Cash flow is of paramount importance to any small business at any time, however as we face uncertain futures thanks to Brexit, it has become an absolute necessity. One of the main issues that stifles small businesses is “Aged Debt”. Aged debt can be defined as debt which in effect has been outstanding for 90 days or more. Not only does aged debt mean that previous plans such as a new hire or an expansion of some sort must be shelved, it may mean that the small business is placed in a position where they are unable to pay their own debts. Furthermore, needless time is lost where small businesses have not put in place a strict and well-thought out plan to manage their aged debt.
Ultimately, a small business may be forced to take more evasive action and pursue one of the many legal remedies that are available to ensure a speedy and cost-effective debt collection. The debt collection process falls broadly under the following headings involving a Solicitor:
Step 1 – Letter of demand
An initial letter of demand to the debtor allowing a specified timescale within which to settle in full or offer reasonable proposals for payment of the debt.
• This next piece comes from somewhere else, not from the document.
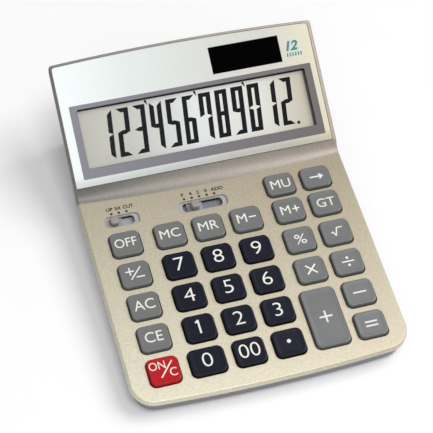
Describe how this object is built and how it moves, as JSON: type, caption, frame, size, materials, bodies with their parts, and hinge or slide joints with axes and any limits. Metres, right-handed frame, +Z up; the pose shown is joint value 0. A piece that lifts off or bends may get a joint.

Depending on the response a subsequent letter may be sent as a final warning.
Step 2 – Legal Proceedings
Assuming Step 1 has not reaped the desired response, legal proceedings must be issued and served on the debtor. Special care should be taken regarding service of proceedings particularly if the debtor is a limited company or outside the jurisdiction of the State. The size of the debt will govern whether legal proceedings are brought before District, Circuit or High Court. In many cases there is no defence to the claim and the solicitor for the creditor is entitled to apply for Judgement at the relevant Court offices without further notice to the debtor. Although most debtors will have discharged the Debt at this point some will remain outstanding and a creditor may proceed to enforce Judgement.
Step 3 – Enforcement
Having secured Judgement against a debtor, it then must be enforced in circumstances where the debt has still not been discharged. The method of enforcement will depend on the profile of the debtor. Enforcement can be divided under the following headings:
- Judgement Mortgage
It may be necessary to register Judgement against a property owned by the debtor, ultimately this would mean that the debt would need to be discharged before the property could be sold or perhaps mortgaged.
It is also open to a creditor to lodge the Judgement with the sheriff for seizure and sale of any goods of value belonging to the debtor.
Garnishee proceedings may also be brought by a creditor which, if successful, mean a Court may order a third party to pay any monies that are owed to the debtor directly to the Judgement creditor.
- Instalment and Attachment
One method which is often used is to apply for an Instalment order with Attachment and Committal proceedings in default of payment of the debt. Following a successful application to the Court in relation to the debtor’s financial situation, a Judge may direct that a certain sum of money is paid to the creditor on either a weekly or monthly basis until the amount due plus costs and interest is paid in full.
- Company Winding Up and Bankruptcy
In circumstances where the debtor is a limited liability company, a creditor may make an application for the liquidation of the company, provided the debt remains unpaid following demand within a certain period. Directors of that company may be made personally liable for the debts of the company as part of the application.
Regardless of your business, cash flow is essential so that plans can be made and targets met. Small businesses need to seek to minimise their future exposure by putting in place robust Aged debt plans which they must follow!